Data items
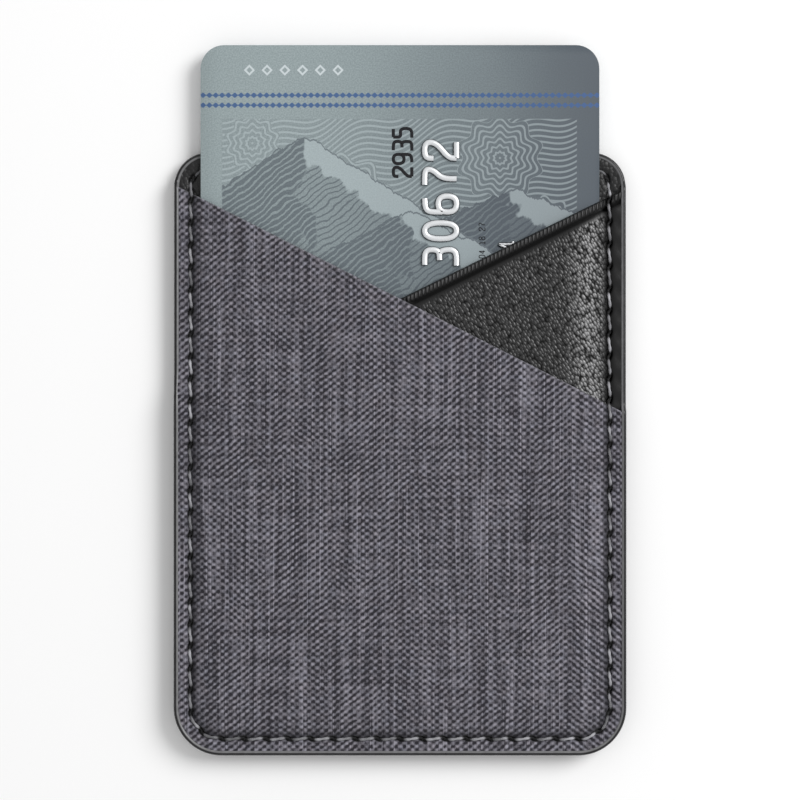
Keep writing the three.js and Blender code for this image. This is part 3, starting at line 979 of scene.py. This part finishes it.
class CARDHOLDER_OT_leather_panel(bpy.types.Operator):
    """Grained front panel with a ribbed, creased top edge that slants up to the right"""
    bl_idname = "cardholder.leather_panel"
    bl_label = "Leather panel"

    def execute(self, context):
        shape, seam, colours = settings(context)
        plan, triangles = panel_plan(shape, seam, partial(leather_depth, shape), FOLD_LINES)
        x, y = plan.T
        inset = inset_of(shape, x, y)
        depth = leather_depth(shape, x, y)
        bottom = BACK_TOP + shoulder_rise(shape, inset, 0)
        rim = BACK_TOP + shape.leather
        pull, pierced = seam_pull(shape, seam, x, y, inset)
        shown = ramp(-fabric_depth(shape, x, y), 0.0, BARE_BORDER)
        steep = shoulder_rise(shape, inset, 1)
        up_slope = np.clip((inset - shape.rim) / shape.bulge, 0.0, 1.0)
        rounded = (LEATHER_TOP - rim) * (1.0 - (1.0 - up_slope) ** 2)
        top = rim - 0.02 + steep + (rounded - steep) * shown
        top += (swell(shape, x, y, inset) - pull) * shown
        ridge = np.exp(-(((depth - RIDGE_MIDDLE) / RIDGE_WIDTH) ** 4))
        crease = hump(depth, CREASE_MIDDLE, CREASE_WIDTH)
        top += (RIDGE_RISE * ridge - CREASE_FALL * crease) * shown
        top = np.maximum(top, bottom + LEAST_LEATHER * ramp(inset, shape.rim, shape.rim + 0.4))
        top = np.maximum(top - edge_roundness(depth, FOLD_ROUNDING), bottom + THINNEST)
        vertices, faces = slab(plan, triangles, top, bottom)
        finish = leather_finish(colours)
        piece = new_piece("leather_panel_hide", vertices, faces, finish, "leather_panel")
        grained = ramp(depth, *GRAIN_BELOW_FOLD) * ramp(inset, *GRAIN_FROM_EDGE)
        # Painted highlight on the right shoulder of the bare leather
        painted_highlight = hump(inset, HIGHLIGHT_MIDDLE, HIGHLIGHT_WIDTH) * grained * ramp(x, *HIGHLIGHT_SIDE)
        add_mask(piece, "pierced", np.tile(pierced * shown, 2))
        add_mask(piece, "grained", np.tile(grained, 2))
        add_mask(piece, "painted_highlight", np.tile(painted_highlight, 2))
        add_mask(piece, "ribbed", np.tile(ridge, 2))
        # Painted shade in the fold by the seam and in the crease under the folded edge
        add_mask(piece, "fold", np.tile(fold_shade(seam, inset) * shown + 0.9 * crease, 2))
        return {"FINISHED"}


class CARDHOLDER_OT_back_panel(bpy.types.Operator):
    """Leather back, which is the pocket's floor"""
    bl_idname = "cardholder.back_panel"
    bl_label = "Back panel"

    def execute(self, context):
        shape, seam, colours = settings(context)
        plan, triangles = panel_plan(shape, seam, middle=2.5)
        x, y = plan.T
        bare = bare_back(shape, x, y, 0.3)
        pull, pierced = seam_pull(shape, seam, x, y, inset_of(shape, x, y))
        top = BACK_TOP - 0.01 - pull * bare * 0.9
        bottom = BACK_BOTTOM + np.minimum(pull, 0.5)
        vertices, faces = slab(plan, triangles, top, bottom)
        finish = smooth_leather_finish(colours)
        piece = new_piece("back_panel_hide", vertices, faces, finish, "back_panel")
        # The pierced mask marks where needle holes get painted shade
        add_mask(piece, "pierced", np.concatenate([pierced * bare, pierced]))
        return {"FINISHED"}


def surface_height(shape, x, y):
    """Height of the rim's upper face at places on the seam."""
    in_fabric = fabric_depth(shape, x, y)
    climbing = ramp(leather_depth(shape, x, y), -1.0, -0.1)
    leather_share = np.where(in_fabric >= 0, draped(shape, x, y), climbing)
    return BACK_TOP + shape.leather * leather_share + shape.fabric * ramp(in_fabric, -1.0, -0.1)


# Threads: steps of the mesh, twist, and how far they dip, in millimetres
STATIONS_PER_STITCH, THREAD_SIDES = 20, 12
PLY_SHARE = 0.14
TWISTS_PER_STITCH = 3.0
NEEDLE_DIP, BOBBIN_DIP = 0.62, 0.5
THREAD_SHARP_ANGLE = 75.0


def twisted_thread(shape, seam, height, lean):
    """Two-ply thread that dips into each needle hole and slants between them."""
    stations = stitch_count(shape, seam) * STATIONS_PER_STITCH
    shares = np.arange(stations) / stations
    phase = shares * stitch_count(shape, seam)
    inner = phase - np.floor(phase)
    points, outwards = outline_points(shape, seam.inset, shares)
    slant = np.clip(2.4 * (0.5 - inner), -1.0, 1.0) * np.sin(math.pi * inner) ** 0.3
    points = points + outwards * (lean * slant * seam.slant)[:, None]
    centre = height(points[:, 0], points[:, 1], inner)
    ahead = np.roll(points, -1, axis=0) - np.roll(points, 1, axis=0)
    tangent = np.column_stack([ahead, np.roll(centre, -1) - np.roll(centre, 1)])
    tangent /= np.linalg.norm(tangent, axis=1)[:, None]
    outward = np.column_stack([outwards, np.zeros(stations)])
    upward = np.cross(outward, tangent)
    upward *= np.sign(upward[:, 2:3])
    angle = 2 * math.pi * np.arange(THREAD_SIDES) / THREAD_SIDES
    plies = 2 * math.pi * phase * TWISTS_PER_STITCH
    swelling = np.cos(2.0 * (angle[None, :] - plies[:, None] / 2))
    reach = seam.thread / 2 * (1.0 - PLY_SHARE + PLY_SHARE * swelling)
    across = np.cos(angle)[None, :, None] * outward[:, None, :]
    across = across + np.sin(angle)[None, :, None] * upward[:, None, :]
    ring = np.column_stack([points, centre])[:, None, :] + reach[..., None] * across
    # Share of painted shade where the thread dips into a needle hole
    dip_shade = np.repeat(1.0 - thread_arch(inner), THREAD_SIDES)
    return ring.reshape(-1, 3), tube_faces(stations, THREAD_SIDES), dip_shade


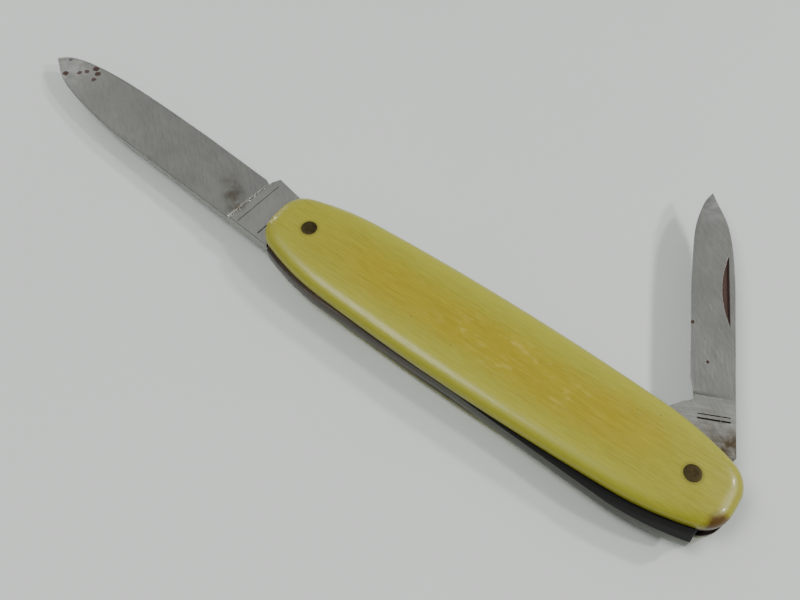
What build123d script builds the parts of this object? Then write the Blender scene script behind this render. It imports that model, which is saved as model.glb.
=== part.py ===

→ **Stated goal**
Go back to the listing above and please repeat it exactly.

→ **Full solution**
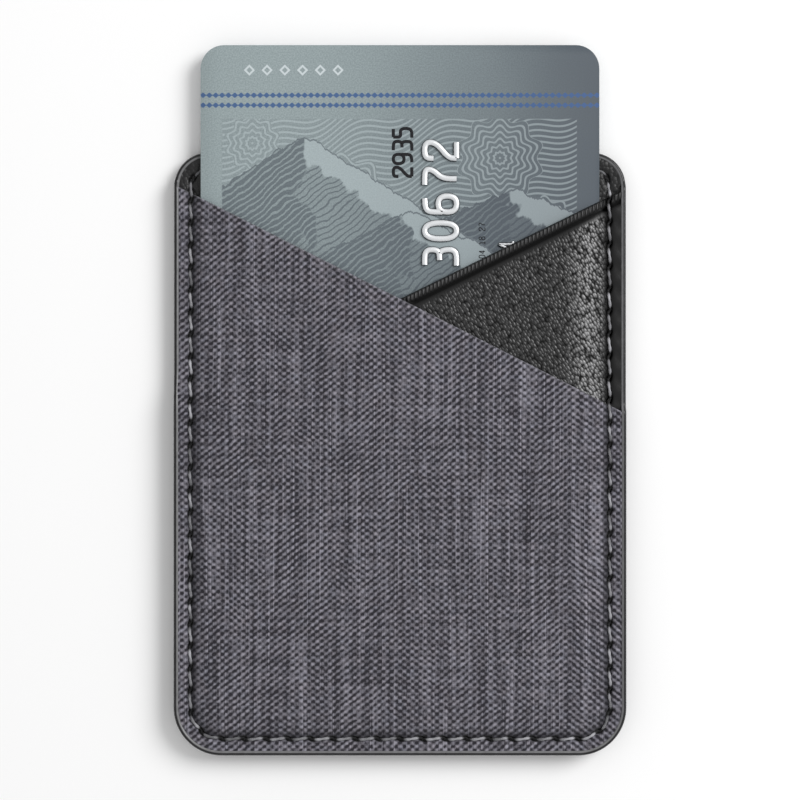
Keep writing the three.js and Blender code for this image. This is part 3, starting at line 979 of scene.py. This part finishes it.
class CARDHOLDER_OT_leather_panel(bpy.types.Operator):
    """Grained front panel with a ribbed, creased top edge that slants up to the right"""
    bl_idname = "cardholder.leather_panel"
    bl_label = "Leather panel"

    def execute(self, context):
        shape, seam, colours = settings(context)
        plan, triangles = panel_plan(shape, seam, partial(leather_depth, shape), FOLD_LINES)
        x, y = plan.T
        inset = inset_of(shape, x, y)
        depth = leather_depth(shape, x, y)
        bottom = BACK_TOP + shoulder_rise(shape, inset, 0)
        rim = BACK_TOP + shape.leather
        pull, pierced = seam_pull(shape, seam, x, y, inset)
        shown = ramp(-fabric_depth(shape, x, y), 0.0, BARE_BORDER)
        steep = shoulder_rise(shape, inset, 1)
        up_slope = np.clip((inset - shape.rim) / shape.bulge, 0.0, 1.0)
        rounded = (LEATHER_TOP - rim) * (1.0 - (1.0 - up_slope) ** 2)
        top = rim - 0.02 + steep + (rounded - steep) * shown
        top += (swell(shape, x, y, inset) - pull) * shown
        ridge = np.exp(-(((depth - RIDGE_MIDDLE) / RIDGE_WIDTH) ** 4))
        crease = hump(depth, CREASE_MIDDLE, CREASE_WIDTH)
        top += (RIDGE_RISE * ridge - CREASE_FALL * crease) * shown
        top = np.maximum(top, bottom + LEAST_LEATHER * ramp(inset, shape.rim, shape.rim + 0.4))
        top = np.maximum(top - edge_roundness(depth, FOLD_ROUNDING), bottom + THINNEST)
        vertices, faces = slab(plan, triangles, top, bottom)
        finish = leather_finish(colours)
        piece = new_piece("leather_panel_hide", vertices, faces, finish, "leather_panel")
        grained = ramp(depth, *GRAIN_BELOW_FOLD) * ramp(inset, *GRAIN_FROM_EDGE)
        # Painted highlight on the right shoulder of the bare leather
        painted_highlight = hump(inset, HIGHLIGHT_MIDDLE, HIGHLIGHT_WIDTH) * grained * ramp(x, *HIGHLIGHT_SIDE)
        add_mask(piece, "pierced", np.tile(pierced * shown, 2))
        add_mask(piece, "grained", np.tile(grained, 2))
        add_mask(piece, "painted_highlight", np.tile(painted_highlight, 2))
        add_mask(piece, "ribbed", np.tile(ridge, 2))
        # Painted shade in the fold by the seam and in the crease under the folded edge
        add_mask(piece, "fold", np.tile(fold_shade(seam, inset) * shown + 0.9 * crease, 2))
        return {"FINISHED"}


class CARDHOLDER_OT_back_panel(bpy.types.Operator):
    """Leather back, which is the pocket's floor"""
    bl_idname = "cardholder.back_panel"
    bl_label = "Back panel"

    def execute(self, context):
        shape, seam, colours = settings(context)
        plan, triangles = panel_plan(shape, seam, middle=2.5)
        x, y = plan.T
        bare = bare_back(shape, x, y, 0.3)
        pull, pierced = seam_pull(shape, seam, x, y, inset_of(shape, x, y))
        top = BACK_TOP - 0.01 - pull * bare * 0.9
        bottom = BACK_BOTTOM + np.minimum(pull, 0.5)
        vertices, faces = slab(plan, triangles, top, bottom)
        finish = smooth_leather_finish(colours)
        piece = new_piece("back_panel_hide", vertices, faces, finish, "back_panel")
        # The pierced mask marks where needle holes get painted shade
        add_mask(piece, "pierced", np.concatenate([pierced * bare, pierced]))
        return {"FINISHED"}


def surface_height(shape, x, y):
    """Height of the rim's upper face at places on the seam."""
    in_fabric = fabric_depth(shape, x, y)
    climbing = ramp(leather_depth(shape, x, y), -1.0, -0.1)
    leather_share = np.where(in_fabric >= 0, draped(shape, x, y), climbing)
    return BACK_TOP + shape.leather * leather_share + shape.fabric * ramp(in_fabric, -1.0, -0.1)


# Threads: steps of the mesh, twist, and how far they dip, in millimetres
STATIONS_PER_STITCH, THREAD_SIDES = 20, 12
PLY_SHARE = 0.14
TWISTS_PER_STITCH = 3.0
NEEDLE_DIP, BOBBIN_DIP = 0.62, 0.5
THREAD_SHARP_ANGLE = 75.0


def twisted_thread(shape, seam, height, lean):
    """Two-ply thread that dips into each needle hole and slants between them."""
    stations = stitch_count(shape, seam) * STATIONS_PER_STITCH
    shares = np.arange(stations) / stations
    phase = shares * stitch_count(shape, seam)
    inner = phase - np.floor(phase)
    points, outwards = outline_points(shape, seam.inset, shares)
    slant = np.clip(2.4 * (0.5 - inner), -1.0, 1.0) * np.sin(math.pi * inner) ** 0.3
    points = points + outwards * (lean * slant * seam.slant)[:, None]
    centre = height(points[:, 0], points[:, 1], inner)
    ahead = np.roll(points, -1, axis=0) - np.roll(points, 1, axis=0)
    tangent = np.column_stack([ahead, np.roll(centre, -1) - np.roll(centre, 1)])
    tangent /= np.linalg.norm(tangent, axis=1)[:, None]
    outward = np.column_stack([outwards, np.zeros(stations)])
    upward = np.cross(outward, tangent)
    upward *= np.sign(upward[:, 2:3])
    angle = 2 * math.pi * np.arange(THREAD_SIDES) / THREAD_SIDES
    plies = 2 * math.pi * phase * TWISTS_PER_STITCH
    swelling = np.cos(2.0 * (angle[None, :] - plies[:, None] / 2))
    reach = seam.thread / 2 * (1.0 - PLY_SHARE + PLY_SHARE * swelling)
    across = np.cos(angle)[None, :, None] * outward[:, None, :]
    across = across + np.sin(angle)[None, :, None] * upward[:, None, :]
    ring = np.column_stack([points, centre])[:, None, :] + reach[..., None] * across
    # Share of painted shade where the thread dips into a needle hole
    dip_shade = np.repeat(1.0 - thread_arch(inner), THREAD_SIDES)
    return ring.reshape(-1, 3), tube_faces(stations, THREAD_SIDES), dip_shade


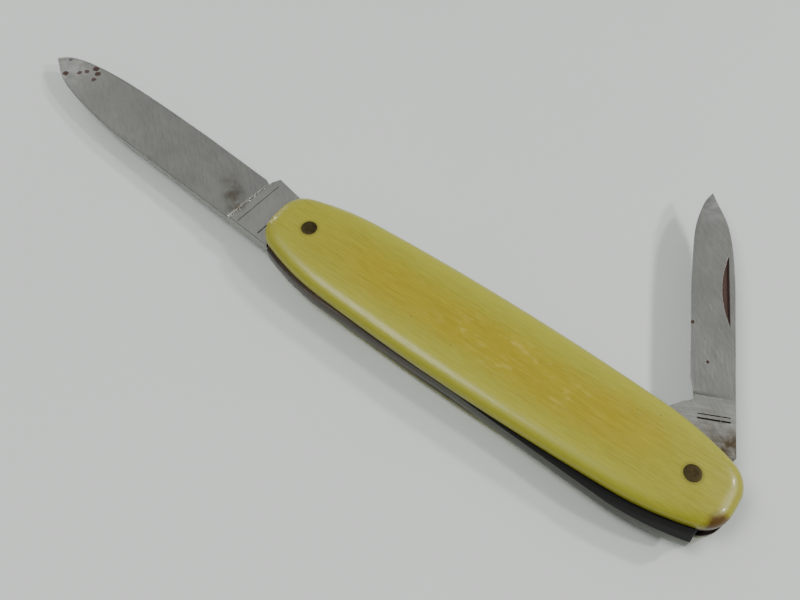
What build123d script builds the parts of this object? Then write the Blender scene script behind this render. It imports that model, which is saved as model.glb.
=== part.py ===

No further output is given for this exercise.